The university was founded by a Tunisian woman named Fatima Al-Fihri, the daughter of a rich merchant. (iStock Photo)

Thanks to the wide range of topics and the high quality of education it offered, scholars and students from all over the Muslim world visited and enrolled in the institution. Its popularity became so overwhelming that the university introduced a strict selection system, requiring students to know the Quran by heart and have a good knowledge of Arabic as well as general sciences. Sultans of the era supported the university with subsidies, gifts and especially books and manuscripts. This led to al-Qarawiyyin University having several libraries in its main and side buildings, housing countless influential works for its era. The historical library is open to the public to this day and shows al-Fihri’s original diploma, which was chiseled onto a wooden board back in the day. The library currently hosts more than 4,000 valuable manuscripts in a range of fields, including historic copies of Islam's holy book, the Quran. Some of these precious texts include the 14th-century work of “Al-Muqaddimah” and an original copy of “Al-‘Ibar” by the famous Muslim historian Ibn Khaldun, a pioneer in sociology. Other pieces such as the famous “Al-Muwatta” – the earliest collection of hadith texts (the Prophet Muhammad's sayings) gathered by Malik, considered to be one of the first legal texts to incorporate both hadiths and fiqh, Islamic jurisprudence.

Just as it is common in modern universities, al-Qarawiyyin held regular debates and symposia, promoting the exchange of knowledge and development of science. The university itself was founded on the concept of higher education as we know it today. Al-Fihri’s idea was to create a social space enabling intellectual exchanges for progressive learning and teaching. It would not be wrong to say that Fatima's ideas and vision influenced many universities across Europe. With its professional and institutional learning structure – previously unseen and unheard of – echoed across the European continent in the following centuries. European countries were quick to see the immense potential behind this concept of learning and soon founded their own institutions. Among the most notable of these are the University of Bologna, which was founded in 1088 in Italy, and the University of Oxford which was founded in 1096 in the United Kingdom.

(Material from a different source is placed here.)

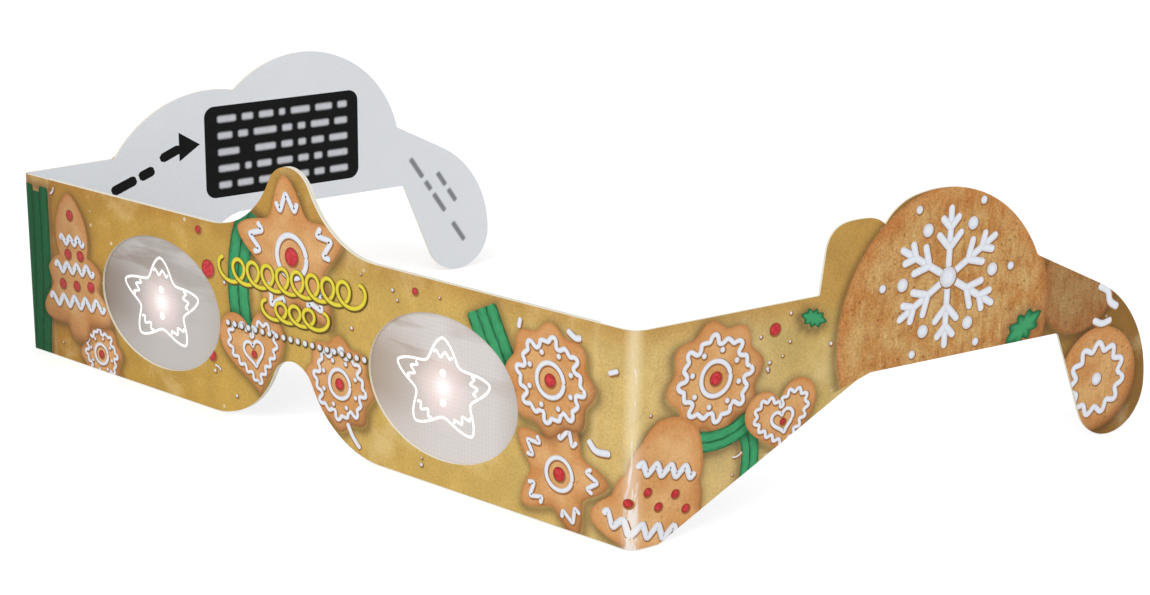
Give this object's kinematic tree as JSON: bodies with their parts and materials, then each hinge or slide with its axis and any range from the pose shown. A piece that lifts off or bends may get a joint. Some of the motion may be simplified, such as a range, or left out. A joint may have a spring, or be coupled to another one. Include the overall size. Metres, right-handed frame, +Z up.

A photo shows the interior of the University of al-Qarawiyyin, the Al-Attarine Madrasa, Fez, Morocco, Nov. 12, 2019. (iStock Photo)
A photo shows details of the mosque at the University of al-Qarawiyyin, Fez, Morocco. (iStock Photo)

Throughout its history, the university has been the place of scholars well known to this date, such as 12th-century cartographer Mohammed al-Idrisi, whose maps helped the European exploration during the Renaissance. Despite the fact that the university was a gathering point for students of Islamic studies, it also attracted people from other religions as well. One of the Christian scholars visiting al-Qarawiyyin was Pope Sylvester II (946-1003), who was known to have a passion for mathematics and astronomy.

The university, however, was only added to Morocco’s university system in 1963. Contrary to common misconceptions, both women and men could attend the university. In 1965, the institution was officially named the University of al-Qarawiyyin instead of the short al-Qarawiyyin. At the beginning of the 1990s, its student body shrank significantly due to interest in newer, Western-style universities.

To this day, the university keeps its traditional ways of teaching students by sitting in a semi-circle, called halqa, around the sheik or the instructor.